Con los años vinieron muchas cosas y se fueron otras tantas, mi América cambió como inevitablemente tenía que hacerlo, mi Costa Rica también, para bien y para mal como también estaba escrito que sucedería en la historia del mundo. Todo  y todos fuimos cambiando: la gente, los sentimientos, el miedo, la felicidad, la compasión, la solidaridad, en fin, todo y creo que con tanta tecnología y tanta cosa hasta perdimos algo de esa curiosa característica de ser  humanos.
No soy una alma quieta y por ello no me imagino un mundo inmóvil, no quiero un mundo detenido en el tiempo porque me parecería egoísta de mi parte gozar de lo que otros ni siquiera se imaginan, aunque bien sabemos que no se puede anhelar lo que no se ha tenido me sigue pareciendo un pensamiento avaro.

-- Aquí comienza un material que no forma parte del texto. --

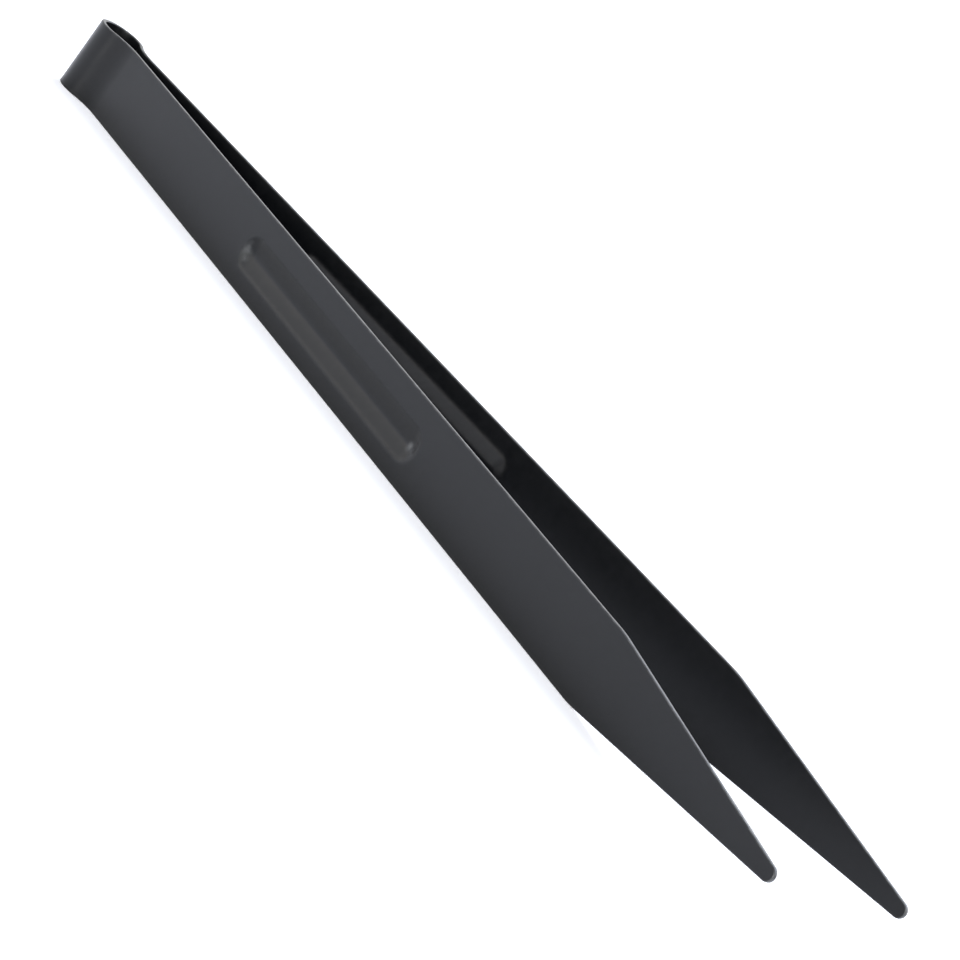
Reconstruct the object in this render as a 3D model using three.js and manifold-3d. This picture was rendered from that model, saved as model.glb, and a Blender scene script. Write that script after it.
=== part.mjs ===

Hoy vivo en Barcelona y estoy enamorado de esta ciudad y,  aunque no se parezca en nada a mi tierra verde, la  idiosincrasia de su gente me trae recuerdos muy gratos de mi pueblo de antaño, el que llevo en el alma porque ya no existe. Aquí no quedan muchas calles empedradas ni hay tucanes, ni mucha flora que digamos y la gente vive en  nichos verticales que se elevan hasta el cielo pero hay algo, sobrevive una extraña calidez en el corazón de los españoles que no deja de sorprenderme pero luego tendré tiempo para contarles sobre mi pequeño pueblo con características de gran ciudad y el contraste con esta gran ciudad con remanentes de pueblo.